Warren Ellis Talks Smartassedly About G.I. Joe Resolute

As you might recall, comics maestro Warren Ellis is writing the script for G.I. Joe Resolute, a determinedly PG-13 Joe cartoon aimed for older fans, which is mathematically nine kinds of awesome. Well, Ellis blogged about making Resolute on his website recently, and ENewsI was there to copy and paste it, and now I’m here to give you the highlights version:

It went like this. Sam Register phoned me up and said, we?d really like you to write a GI JOE animation, at a PG-13 rating, aimed at an older viewer. I said, I?ve never seen a GI JOE cartoon in my life. The closest I got to a GI JOE comic was drinking with Larry Hama. I?ve never even seen a GI JOE. Couldn?t tell you what they look like if you paid me. I know nothing about GI JOE. It is meaningless in my world.

Excellent, Sam said. Just the guy we need.

It was hard not to notice, at this point, that Sam Register is crazier than a shithouse rat. Therefore I decided to take the job.

I didn’t realize Register, the guy behind the awesome Teen Titans cartoon as well as Hi Hi Puffy AmiYumi, was doing Resolute as well. That’s groovy. After realizing G.I. Joe was basically a carbon copy of his beloved Action Man, Ellis got excited for the job.

So my brief was to produce a non-tiny-child-oriented GI JOE. Which necessitated reading just a toxic amount of research, leading me to birth an odd, lumpy, normal-for-Norfolk-looking hybrid of the comic and the cartoon. The idea was, as I understand it, that bringing in a writer with absolutely no nostalgia for the property would give them the tone they were looking for. I think they were happy when I presented them with the initial list of characters I was going to just kill. And then the list of things I was going to blow up.

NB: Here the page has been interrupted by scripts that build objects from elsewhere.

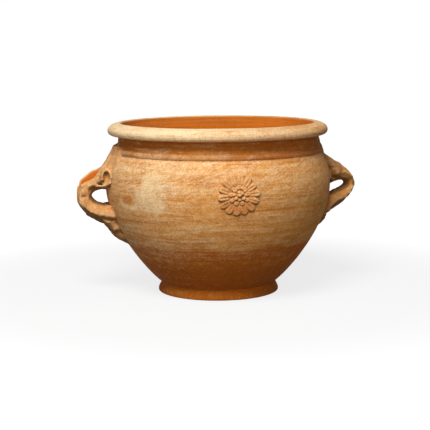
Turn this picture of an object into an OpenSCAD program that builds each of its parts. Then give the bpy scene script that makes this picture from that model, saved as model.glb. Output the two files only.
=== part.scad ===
// Hand-made terracotta planter: foot, belly, waisted neck, rolled rim, two channelled
// strap handles on clay roots, and a pressed rosette on the front.
// Millimetres. +Z is up, the rosette faces -Y and the handles lie along X.
// The origin is the centre of the circle that the foot stands on.

/* [Pot] */
// Height of the pot, from the ground to the crest of the rim
pot_h = 340; // [330:1:350]
// Widest outer radius of the belly
belly_r = 225.5; // [218:0.5:236]
// Height from the belly's widest ring up to the crease under the cordon
shoulder_h = 63.5; // [58:0.5:70]
// Wall thickness of the belly
belly_wall_t = 14; // [10:0.5:18]
// Angle at which the wall rises from the foot
foot_lean = 36; // [32:0.5:40]
// Angle at which the shoulder leans in to the crease, from the level
shoulder_lean = 51.6; // [46:0.2:58]
// Slip gap left between two luted pieces that meet on a curve
slip = 0.3; // [0.1:0.05:0.5]

/* [Foot and floor] */
// Outer radius of the foot where it stands
foot_r = 122; // [119:0.5:128]
// Outer radius of the waist on top of the foot
waist_r = 115.5; // [112:0.5:118]
// Height of the foot
foot_h = 20; // [17:0.5:24]
// Height of the lip under the floor, which lifts it off the ground
lip_h = 5; // [4:0.5:6]
// Width of the ledge that the floor rests on
ledge_w = 8; // [6:0.5:10]
// Radius of the drain hole
drain_r = 12; // [8:0.5:16]
// Width of the wall's foot, where it stands on the foot ring
wall_foot_w = 22; // [19:0.5:26]

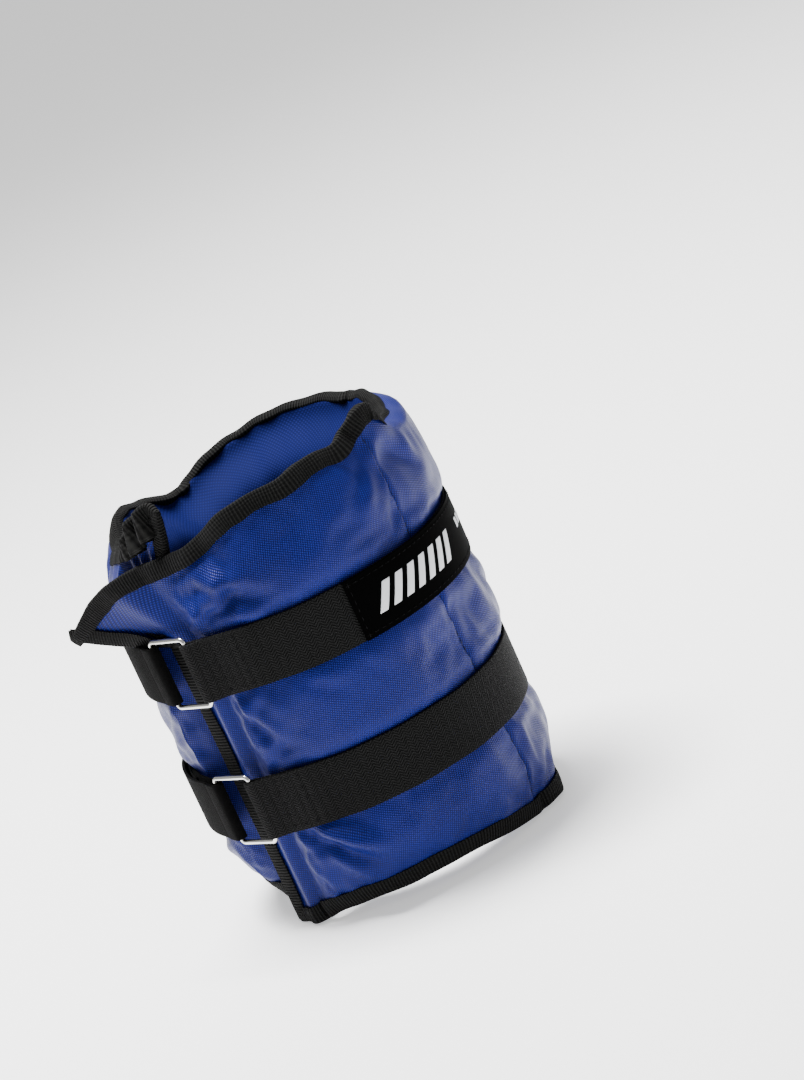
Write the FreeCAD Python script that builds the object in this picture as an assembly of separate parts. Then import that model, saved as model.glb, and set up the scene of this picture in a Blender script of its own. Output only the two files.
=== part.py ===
"""Ankle cuff weight: a wrap of sand pockets closed by two webbing straps, wire rings and hook-and-loop tails.

Millimetres, +Z up along the leg. The origin is the middle of the leg opening. The closure faces -Y, and angles
are measured from -Y towards +X, so the wrap starts at its ring end near 0 degrees and runs round past +X.
"""
import FreeCAD, Part
import math
import os

V = FreeCAD.Vector

# Driving dimensions
HALF_HEIGHT = 87.0        # leg axis, from the middle to the outside of either edge binding
R_LEG = 43.0              # straight part of the leg opening
LEG_STRAIGHT = 45.0       # half length of that straight part
R_CLOTH = 67.5            # outer cloth where a strap pulls it in
R_EDGE_IN = 56.5          # wall at its sewn edges, inside and outside
R_EDGE_OUT = 62.0
EDGE_Z = 86.2             # cut edge of the wall, inside the binding
EDGE_FLAT = 78.0          # the wall is thin and straight past this height
CLOTH = 0.8
FOAM = 3.5
GAP = 0.1                 # between layers that are sewn together
CLEAR = 0.3               # between pieces that move apart
BIND_T = 0.6
BIND_W = 8.0
BULGE = 1.8               # how far the cloth stands out between the straps
EDGE_BULGE = 0.6          # and between a strap and the nearer edge
STRAP_BAND = 1.5          # the cloth is held in this far past each side of a strap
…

The people at Hasbro were actually remarkably supportive. And I did apologise after shouting at them those times. And they did give me one of those conversations that you never really expect to have when growing up:

HASBRO: No, Warren, you cannot wipe Beijing from the face of the earth.

ME: Sh*t. (pause) What about Moscow?

HASBRO: Wiping Moscow from the face of the earth would be fine.

Hee hee! Now, in case you were thinking Ellis was going to get his hands on G.I. Joe and not seriously fuck around with them, you could not be more wrong:

Two probably-beloved characters die in the first five minutes. Snake-Eyes gets to impale someone while traveling at a hundred miles an hour. Cobra Commander isn?t very funny any more. Although, really, given that his uniform includes wearing a bag over his head, there are limits to how unfunny he can be at any given time.

I’m trying to quantify how much more excited I am by Resolute than the live-action movie, but I’m having a rough time. I think it’s because I’m dealing with infinity.